With any eLearning activity, the computer is a student’s most important learning tool. In fact, a computer can be considered a learning space, just like the virtual classroom. So the next time you have to organize the classroom, whether you are a teacher, Lab Attendant or Student, it is important that you take fifteen minutes off to tidy up your computer.
If you’ve never had a frustrating moment with your computer, then you’re one of the fortunate few. Most people face inexplicable slowness and mind-boggling freezes at more than one point with every machine they own. While these troubles may seem inevitable, you can avoid them or at least cut back on their frequency. Just remember that your computer needs care and maintenance just like any other piece of technology. Below is a list of regular maintenance that you can perform yourself on a regular basis to ensure that your computer continues to work properly and run smoothly.

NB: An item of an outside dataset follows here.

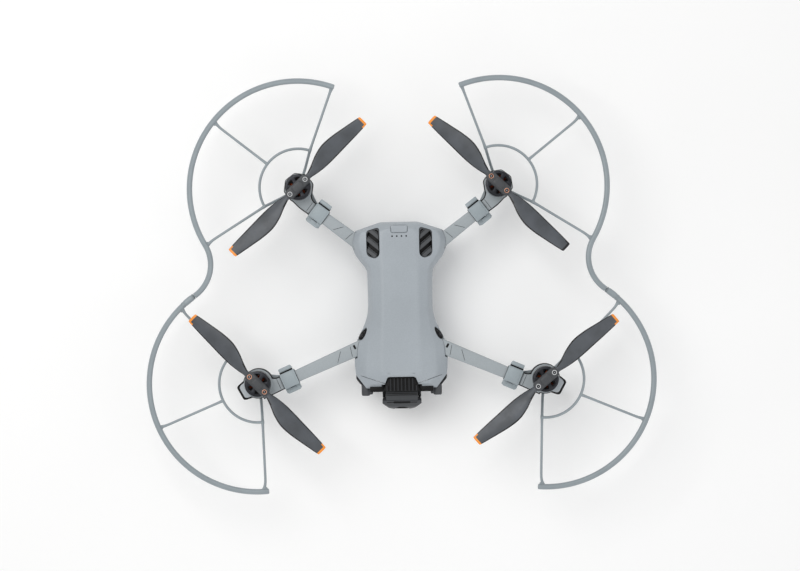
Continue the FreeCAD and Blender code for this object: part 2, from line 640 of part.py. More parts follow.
def screws(motor, turn):
    """The two blade screws of a propeller."""
    made = []
    for s in (-1, 1):
        shank = disc((s * PIVOT_OFFSET, 0), 1.0, BELL_TOP + 0.1, BLADE_Z + 2.2)
        head = disc((s * PIVOT_OFFSET, 0), 1.75, BLADE_Z + 2.1, BLADE_Z + 2.9)
        top = [e for e in head.Edges if abs(e.BoundBox.ZMin - BLADE_Z - 2.9) < 1e-6]
        head = head.makeFillet(0.25, top)
        socket = prism([polar((s * PIVOT_OFFSET, 0), 0.8, 60 * i) for i in range(6)], BLADE_Z + 2.3, 70)
        made.append(moved(turned(fuse([shank, head]).cut(socket), turn), *motor))
    return made


# Blade sections: radius, leading half-chord, trailing half-chord, pitch in degrees, thickness.
BLADE_SECTIONS = [
    (13.0, 2.5, 2.4, 18.0, 1.9), (19.0, 4.8, 3.7, 21.0, 1.7), (27.0, 8.2, 4.6, 19.0, 1.5),
    (36.0, 10.2, 4.7, 16.0, 1.3), (46.0, 9.7, 4.4, 13.0, 1.1), (57.0, 7.8, 4.1, 10.5, 0.95),
    (67.0, 5.9, 3.7, 9.0, 0.85), (73.2, 4.6, 3.3, 8.0, 0.8),
]


def blade_section(radius, lead, trail, pitch, thick, hand):
    """Closed smooth wing section across the blade, facing along X."""
    lower = [(lead, 0.0), (lead * 0.4, -thick * 0.30), (-trail * 0.5, -thick * 0.25), (-trail, 0.0)]
    upper = [(-trail * 0.5, thick * 0.55), (lead * 0.35, thick * 0.75), (lead * 0.85, thick * 0.5)]
    points = []
    for y, z in lower + upper:
        a = math.radians(pitch)
        points.append(Vector(radius, hand * (y * math.cos(a) - z * math.sin(a)), z * math.cos(a) + y * math.sin(a)))
    curve = Part.BSplineCurve()
    curve.interpolate(points, PeriodicFlag=True)
    return Part.Wire([curve.toShape()])


def blade(motor, turn, hand):
    """One blade with its eye on the screw; hand is +1 when its round edge is on the anticlockwise side."""
    wings = [blade_section(*s, hand) for s in BLADE_SECTIONS]
    wing = Part.makeLoft(wings, True, False)
    eye = disc((PIVOT_OFFSET, 0), 3.2, -1.25, 1.25)
    neck = loft_across(PIVOT_OFFSET + 0.5, 14.5, hand)
    whole = fuse([eye, neck, wing]).cut(disc((PIVOT_OFFSET, 0), 1.1, -5, 5))
    return moved(turned(whole, turn), motor[0], motor[1], BLADE_Z)


def loft_across(x0, x1, hand):
    """Root of the blade between the eye and the first wing section."""
    def frame(x, half, z0, z1, tilt):
        rise = math.tan(math.radians(tilt)) * half * hand
        return Part.makePolygon([Vector(x, -half, z0 - rise), Vector(x, half, z0 + rise),
                                 Vector(x, half, z1 + rise), Vector(x, -half, z1 - rise), Vector(x, -half, z0 - rise)])
    return Part.makeLoft([frame(x0, 2.6, -1.2, 1.2, 0), frame(x1, 2.3, -0.5, 0.8, 14)], True, True)


ROTORS = {
    "front_left": (FRONT_MOTOR, "left", 40.0, 1),
    "front_right": (FRONT_MOTOR, "right", 133.9, -1),
    "rear_left": (REAR_MOTOR, "left", 136.0, -1),
    "rear_right": (REAR_MOTOR, "right", 43.8, 1),
}


# ---------------------------------------------------------------- gimbal camera
def gimbal_mount():
    """Ribbed cover in the hood's notch with the yaw motor's seat under it; fixed to the body."""
    cover = prism([(-9.9, -74.6), (-11.2, -75.9), (-14.7, -84.8), (14.7, -84.8), (11.2, -75.9), (9.9, -74.6)],
                  50.0, 51.0)
    ribs = [box(-11.6 + 2.9 * i - 0.55, -11.6 + 2.9 * i + 0.55, -84.2, -73.4, 51.0, 52.6) for i in range(9)]
    plate = box(-13.2, 13.2, -74.1, -60.5, 50.0, 51.2)
    motor = disc((0, GIMBAL_YAW_Y), 6.4, 45.7, 50.2)
    fin_area = prism([(-9.7, -74.6), (-10.9, -75.9), (-14.3, -84.6), (14.3, -84.6), (10.9, -75.9), (9.7, -74.6)], 50, 54)
    ribs = [r.common(fin_area) for r in ribs]
    return fuse([cover, plate, motor] + ribs).cut(disc((0, GIMBAL_YAW_Y), 2.0 + FINE / 2, 40, 49))


def gimbal_damper(x, y):
    waist = disc((x, y), 1.2, 51.2, DAMPER_TOP)
    rings = [disc((x, y), 1.9, 51.2, 51.8), disc((x, y), 1.9, DAMPER_TOP - 0.6, DAMPER_TOP)]
    return fuse([waist] + rings)


def yaw_arm():
    """Turns about the upright axis; carries the roll motor behind the camera."""
    cap = disc((0, GIMBAL_YAW_Y), 6.6, 42.4, 45.4)
    post = box(-4.2, 4.2, -69.4, -65.2, GIMBAL_Z - 3, 44.0)
    seat = rod((0, -69.9, GIMBAL_Z), (0, -65.0, GIMBAL_Z), 7.4)
    shaft = disc((0, GIMBAL_YAW_Y), 2.0, 45, 48.6)
    return fuse([cap, post, seat, shaft]).cut(rod((0, -72, GIMBAL_Z), (0, -66.2, GIMBAL_Z), 2.0 + FINE / 2))


def roll_arm():
    """Fork that turns about the fore-and-aft axis and holds both sides of the camera."""
    motor = rod((0, -73.4, GIMBAL_Z), (0, -70.2, GIMBAL_Z), 7.0)
    back = box(-15.3, 15.3, -74.6, -72.4, GIMBAL_Z - 4.4, GIMBAL_Z + 4.4)
    cheeks = []
    for side in (-1, 1):
        x0, x1 = sorted((side * 13.2, side * 15.3))
        cheeks.append(box(x0, x1, GIMBAL_PITCH_Y, -72.4, GIMBAL_Z - 4.4, GIMBAL_Z + 4.4))
        cheeks.append(rod((x0, GIMBAL_PITCH_Y, GIMBAL_Z), (x1, GIMBAL_PITCH_Y, GIMBAL_Z), 4.4))
    shaft = rod((0, -72.0, GIMBAL_Z), (0, -66.6, GIMBAL_Z), 2.0)
    whole = fuse([motor, shaft, back] + cheeks)
    bore = rod((-20, GIMBAL_PITCH_Y, GIMBAL_Z), (20, GIMBAL_PITCH_Y, GIMBAL_Z), 2.1)
    return whole.cut(bore)


def camera_body():
    """Camera housing on its pitch trunnions; the wide front hangs over the fork's ends."""
    drum = rod((-12.8, GIMBAL_PITCH_Y, GIMBAL_Z), (12.8, GIMBAL_PITCH_Y, GIMBAL_Z), 11.0)
    drum = drum.cut(box(-20, 20, -120, GIMBAL_PITCH_Y - 2, 0, 60))
    core = box(-12.8, 12.8, -92.6, GIMBAL_PITCH_Y, GIMBAL_Z - 11, GIMBAL_Z + 11)
    side = [(-91.2, -9.5), (-91.2, 9.5), (-93.0, 11.0), (-97.2, 8.4), (-99.4, 3.0), (-99.4, -8.0), (-97.0, -11.0),
            (-93.0, -11.0)]
    front = Part.Face(Part.makePolygon([Vector(-15.6, y, GIMBAL_Z + z) for y, z in side + side[:1]]))
    front = front.extrude(Vector(31.2, 0, 0))
    trim = prism([(-15.6, -91), (-15.6, -95.0), (-10.8, -98.6), (-7.0, -99.4), (7.0, -99.4), (10.8, -98.6),
                  (15.6, -95.0), (15.6, -91)], 10, 50)
    front = front.common(trim)
    trunnion = rod((-15.1, GIMBAL_PITCH_Y, GIMBAL_Z), (15.1, GIMBAL_PITCH_Y, GIMBAL_Z), 2.0)
    slot = turned(box(-6.6, 6.6, -1.0, 1.0, -1.2, 2), 32, axis=(1, 0, 0))
    slot = moved(slot, 0, -95.0, GIMBAL_Z + 9.8)
    well = rod((0, -99.9, GIMBAL_Z), (0, -96.4, GIMBAL_Z), 6.6)
    return fuse([drum, core, front, trunnion]).cut([slot, well])


def camera_lens():
    barrel = rod((0, -99.1, GIMBAL_Z), (0, -96.5, GIMBAL_Z), 6.4)
    cone = Part.makeCone(5.4, 3.4, 1.4, Vector(0, -99.2, GIMBAL_Z), Vector(0, 1, 0))
    return barrel.cut(cone)


def camera_glass():
    return rod((0, -98.2, GIMBAL_Z), (0, -97.75, GIMBAL_Z), 3.9)


def belly_sensors():
    """Two downward stereo windows and the landing light between them."""
    made = []
    for side in SIDES:
        made.append(on_side(disc((10, -30), 3.9, BODY_BOTTOM + 0.3, BODY_BOTTOM + 3.2), side))
    made.append(disc((0, -44), 3.1, BODY_BOTTOM + 0.3, BODY_BOTTOM + 3.0))
    return made


# ---------------------------------------------------------------- write the parts
def build_body():
    save("upper_shell", upper_shell())
    save("lower_shell", lower_shell())
    save("nose_panel", *[on_side(nose_panel(), s) for s in SIDES])
    save("vent_louvres", *[on_side(vent_louvres(), s) for s in SIDES])
    window = shoulder_sensor(5.2, 1.4, 0.0)
    save("shoulder_sensors", *[on_side(window, s) for s in SIDES])
    save("front_sensors", *[on_side(front_sensor(), s) for s in SIDES])
    save("front_lenses", *[on_side(front_lens(), s) for s in SIDES])
    save("status_lights", *[status_light(i) for i in range(4)])
    save("power_button", power_button())
    save("main_board", main_board())
    save("cooling_fan", cooling_fan())
    save("battery_pack", battery_pack())
    for side in SIDES:
        save(f"battery_latch_{side}", on_side(battery_latch(), side))
    save("belly_sensors", *belly_sensors())


def build_arms_and_guards():
    front = arm(FRONT_HINGE, FRONT_CLIP, FRONT_MOTOR, 11.6, 24, LEG_AT)
    rear = arm(REAR_HINGE, REAR_CLIP, REAR_MOTOR, 11.0, 8)
    front_frame, rear_frame = front_guard(), rear_guard()
    front_strap = at_clip(strap(), FRONT_HINGE, FRONT_CLIP)
    rear_strap = at_clip(strap(), REAR_HINGE, REAR_CLIP)
    for side in SIDES:
        save(f"front_{side}_arm", on_side(front, side))
        save(f"rear_{side}_arm", on_side(rear, side))
        save(f"front_{side}_guard", on_side(front_frame, side))
        save(f"rear_{side}_guard", on_side(rear_frame, side))
        save(f"front_{side}_strap", on_side(front_strap, side))
        save(f"rear_{side}_strap", on_side(rear_strap, side))
    pins = [hinge_pin(FRONT_HINGE), hinge_pin(REAR_HINGE)]
    pins += [at_clip(strap_pin(), FRONT_HINGE, FRONT_CLIP), at_clip(strap_pin(), REAR_HINGE, REAR_CLIP)]
    save("hinge_pins", *[on_side(p, s) for s in SIDES for p in pins])
    save("front_legs", *[on_side(front_leg(), s) for s in SIDES])
    save("foot_pads", *[on_side(p, s) for s in SIDES for p in (leg_pad(), skid_pad())])


def build_rotors():
    for name, (motor, side, turn, hand) in ROTORS.items():
        at = (SIDES[side] * motor[0], motor[1])
        save(f"{name}_stator", stator(at))
        save(f"{name}_bell", bell(at))
        save(f"{name}_hub", hub(at, turn))
        save(f"{name}_screws", *screws(at, turn))
        save(f"{name}_blade_a", blade(at, turn, hand))
        save(f"{name}_blade_b", blade(at, turn + 180, hand))


def build_gimbal():
    save("gimbal_mount", gimbal_mount())
    save("gimbal_dampers", *[on_side(gimbal_damper(*at), s) for s in SIDES for at in DAMPERS])
    save("gimbal_yaw_arm", yaw_arm())
    save("gimbal_roll_arm", roll_arm())
    save("camera_body", camera_body())
    save("camera_lens", camera_lens(), camera_glass())


build_body()
build_arms_and_guards()
build_rotors()
build_gimbal()
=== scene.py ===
import json
import math

import bmesh
import bpy
from mathutils import Matrix, Vector


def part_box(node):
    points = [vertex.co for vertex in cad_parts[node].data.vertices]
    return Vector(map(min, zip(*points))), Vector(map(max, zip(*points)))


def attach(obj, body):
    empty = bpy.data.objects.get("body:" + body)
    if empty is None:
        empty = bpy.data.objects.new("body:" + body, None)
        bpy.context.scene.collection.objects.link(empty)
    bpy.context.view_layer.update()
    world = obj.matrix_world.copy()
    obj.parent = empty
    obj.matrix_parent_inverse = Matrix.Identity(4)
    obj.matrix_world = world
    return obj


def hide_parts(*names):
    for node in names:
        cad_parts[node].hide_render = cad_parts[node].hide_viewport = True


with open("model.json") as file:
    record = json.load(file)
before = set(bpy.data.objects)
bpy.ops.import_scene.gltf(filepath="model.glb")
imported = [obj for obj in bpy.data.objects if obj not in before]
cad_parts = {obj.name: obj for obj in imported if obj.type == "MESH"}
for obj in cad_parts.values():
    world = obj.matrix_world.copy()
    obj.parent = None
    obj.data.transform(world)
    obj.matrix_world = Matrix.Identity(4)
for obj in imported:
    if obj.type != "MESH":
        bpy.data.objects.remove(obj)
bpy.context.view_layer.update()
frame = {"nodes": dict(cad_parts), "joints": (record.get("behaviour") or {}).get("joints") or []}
JOINTS = {j["name"]: j for j in frame["joints"]}

MM = 0.001
SHARP = math.radians(32)


# ------------------------------------------------------------------ numbers read from the frame
def span(node):
    """A node's box in millimetres."""
    low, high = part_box(node)
    return [v / MM for v in low], [v / MM for v in high]


def joint_at(name):
    return [v / MM for v in JOINTS[name]["pos_m"]]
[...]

- Always “shut down” your computer properly. You never want to turn your computer off using the power switch until Windows has had a chance to shut down properly. By using the power switch you aren’t allowing Windows to properly shut down which can cause Hard Drive errors and can result in a number of issues, one being data loss. If you do run in to issues with your computer and need to shut it down manually you want to do it from the Task Manager by pressing Ctrl+Alt+Delete twice in a row. This will reboot your system. The only time that it is safe to shut your PC down using the power switch is when your computer totally freezes and your hard drive is not running, you can tell this by the lack of lights on the Hard Drive blinking.
- Invest in an “uninterruptable power supply” or UPS. This is much better than a typical surge protector because if and when you do lose power it has a battery back up that allows you enough time to save your data and shut down properly. For more information see my blog on UPS’s.
- Have and run an antivirus program on a regular basis. It is very important to keep your virus protection up-to-date because new viruses, malware and spyware are being created all the time and you never know when you might get infected.
- Clean your computer. Technology accumulates dust, grime, fingerprints, and more, so don’t forget to clean it often. Gently wipe the dust off of the monitor with a dry cloth or a cloth with screen cleaner. You may use a mild disinfectant on the keyboard and mouse without getting either wet. For a more thorough clean on the keyboard, use a can of compressed air or a blower to blow the dust out of it.
- Uninstall any programs that you don’t use. Audit the applications installed on your computer every three to six months. The location of your list of programs will vary depending on your operating system, but every computer has an easily accessible list of all installed programs. You’ll even see how big the files are and the last time you accessed the programs, so you can decide if you really need to keep each one around. You’ll find a relatively simple interface that lets you uninstall and remove unwanted software. Whether you remove two programs or twenty, you should notice an overall difference in your everyday experience.
- Defragment your computer on a monthly basis. This will help keep your hard drive clean and running smoothly as well as helping to prevent a possible crash.
- Do not unplug connected peripherals while the computer is on. You can damage the connector sockets on your motherboard by unplugging them improperly.
- Backup your data on a regular basis. At some point in your life you will experience a computer crash, it’s pretty much inevitable. We tend to store massive amounts of data on our computers and think that it will be safe, but it’s not. With the better part of our lives being electronic and digital, these days, we forget that if our computer crashes that we can lose things like pictures and videos, which if lost are irreplaceable memories. We also tend to keep a good amount of financial data on our computers and its better to back it up on to disks and delete if from our hard drives; that way we can somewhat protect our personal data if the computer is hacked or if it crashes.
By taking the time to clean and organize your hardware and software, you can be sure that your computer is there for you when you need it. By getting more involved in computer care, you’ll have the added benefit of a chance to learn more about your machine and how it works, making you an even more educated user. As you continue learning about your system, you’ll discover new ways to take care of your machine, and following these seven tips will get easier.